Research - Cesar Dario Cadena Lerma

Deep Multi-Modal Autoencoders for Robotic Scene Understanding

We explore the capabilities of Auto-Encoders to fuse the information available from cameras and depth sensors, and to reconstruct missing data, for scene understanding tasks. In particular we consider three input modalities: RGB images; depth images; and semantic label information. We seek to generate complete scene segmentations and depth maps, given images and partial and/or noisy depth and semantic data. We formulate this objective of reconstructing one or more types of scene data using a Multi-modal stacked Auto-Encoder. We show that suitably designed Multi-modal Auto-Encoders can solve the depth estimation and the semantic segmentation problems simultaneously, in the partial or even complete absence of some of the input modalities. We demonstrate our method can run in real time (i.e., less than 40ms per frame). We also show that our method has a significant advantage over other methods in that it can seamlessly use additional data that may be available, such as a sparse point-cloud and/or incomplete coarse semantic labels.

A video describing our approach is here
A very preliminar matlab demo implementation can be downloaded here

Semantic Segmentation for Robotic Systems

The semantic mapping of the environment requires simultaneous segmentation and categorization of the acquired stream of sensory information. The existing methods typically consider the semantic mapping as the final goal and differ in the number and types of considered semantic categories. We envision semantic understanding of the environment as an on-going process and seek representations which can be refined and adapted depending on the task and robot's interaction with the environment.
The proposed approach uses the Conditional Random Field framework to infer the semantic categories in a scene (e.g. ground, structure, furniture and props categories in indoors or ground, sky, building, vegetation and objects in outdoors). Using visual and 3D data a novel graph structure and effective set of features are exploited for efficient learning and inference, obtaining better or comparable results at the fraction of computational cost, in publicly available RGB-D and vision and 3D lidar sensors datasets.
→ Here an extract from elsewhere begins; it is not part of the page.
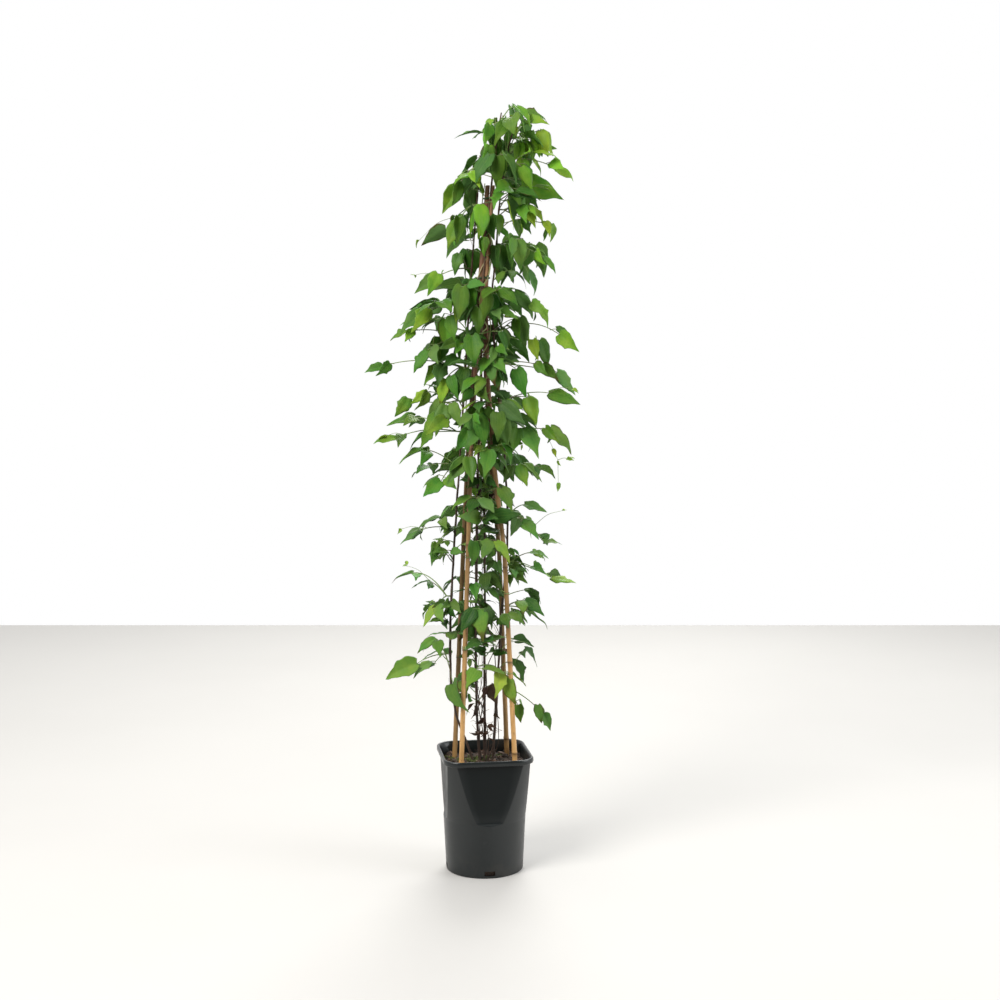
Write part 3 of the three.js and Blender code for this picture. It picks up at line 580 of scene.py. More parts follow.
def bark_paint():
    """Clematis stem: stringy bark with paler shreds, dark and old low down, browner higher up."""
    paint = Paint("stem_bark")
    strings = paint.noise(420, 4, 0.65, (1, 1, 0.06))
    old = paint.ramp(strings, (0.25, (0.015, 0.010, 0.008)), (0.55, (0.060, 0.036, 0.023)),
                     (0.85, (0.21, 0.14, 0.09)))
    old = paint.mix(paint.spread(paint.noise(24, 3), 0.5, 0.75), old, (0.075, 0.035, 0.028))
    young = paint.ramp(strings, (0.25, (0.035, 0.018, 0.010)), (0.55, (0.125, 0.068, 0.036)),
                       (0.85, (0.30, 0.20, 0.11)))
    return paint.set(Base_Color=paint.mix(paint.spread(paint.height(), 0.50, 0.90, 0, 0.8), old, young),
                     Roughness=paint.spread(strings, 0.2, 0.8, 0.9, 0.65),
                     Normal=paint.bump(strings, 0.8, 0.0012))


def bamboo_paint():
    """Dried bamboo: golden with long fibres, browner on some canes and higher up, where the brown is partly
    painted shade under the leaves, dark at the knuckles, and painted shade in the sawn hollow.
    """
    paint = Paint("bamboo_cane", Specular_IOR_Level=0.4)
    fibres = paint.noise(260, 5, 0.7, (1, 1, 0.025))
    stains = paint.noise(13, 4, 0.6, (1, 1, 0.5))
    specks = paint.noise(480, 2, 0.5, (1, 1, 0.3))
    gold = paint.ramp(fibres, (0.2, (0.36, 0.185, 0.06)), (0.5, (0.56, 0.315, 0.115)),
                      (0.8, (0.74, 0.47, 0.21)))
    brown = paint.ramp(fibres, (0.2, (0.10, 0.058, 0.022)), (0.55, (0.22, 0.13, 0.05)),
                       (0.85, (0.36, 0.24, 0.11)))
    red = paint.ramp(fibres, (0.2, (0.085, 0.035, 0.018)), (0.55, (0.19, 0.085, 0.045)),
                     (0.85, (0.42, 0.25, 0.15)))
    brown = paint.mix(paint.spread(paint.height(), 0.62, 0.86), brown, red)
    # Stains, each cane's browning and, higher up, painted shade under the leaves all make it browner
    worn = paint.math("ADD", paint.value("age"), (stains - 0.5) * 1.3, clamp=True)
    tone = paint.mix(worn, gold, brown)
    tone = paint.mix(paint.spread(specks, 0.62, 0.75) * 0.45, tone, (0.07, 0.035, 0.015))
    # Dark rings at the knuckles, and painted shade inside the sawn hollow
    tone = paint.mix(paint.value("ring") * 0.8, tone, (0.085, 0.042, 0.018))
    roughness = paint.spread(fibres, 0.2, 0.8, 0.36, 0.5) + worn * 0.16
    return paint.set(Base_Color=tone, Roughness=roughness,
                     Normal=paint.bump(fibres + specks * 0.3, 0.35, 0.0006))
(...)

The chosen representation naturally lends itself for on-line recursive belief updates with a simple soft data association mechanism, and can seamlessly integrate evidence from multiple sensors with overlapping but possibly different fields of view (FOV), account for missing data and predict semantic labels over the spatial union of sensors coverages.

The describing our approach are here
A very preliminar matlab implementation can be downloaded here

Robust Place Recognition Over Time

The ability to detect failures and reconsider information over time is crucial for long term robust autonomous robot applications. This applies to loop closure decisions in localization and mapping systems. We describe a method to analyze all available information up to date in order to robustly remove past incorrect loop closures from the optimization process. We propose a novel consistency based method to extract the loop closure regions that agree both among themselves and with the robot trajectory over time. The method, called RRR, realizes and removes the incorrect information thus recovering the correct estimation. The RRR algorithm can efficiently solve the inconsistencies in both batch and incremental way. Even more, it is able to handle multi-session, spatially related or unrelated experiments. We support the RRR algorithm, on well-known odometry systems, e.g. visual or laser, using the very efficient graph optimization framework g2o as back-end.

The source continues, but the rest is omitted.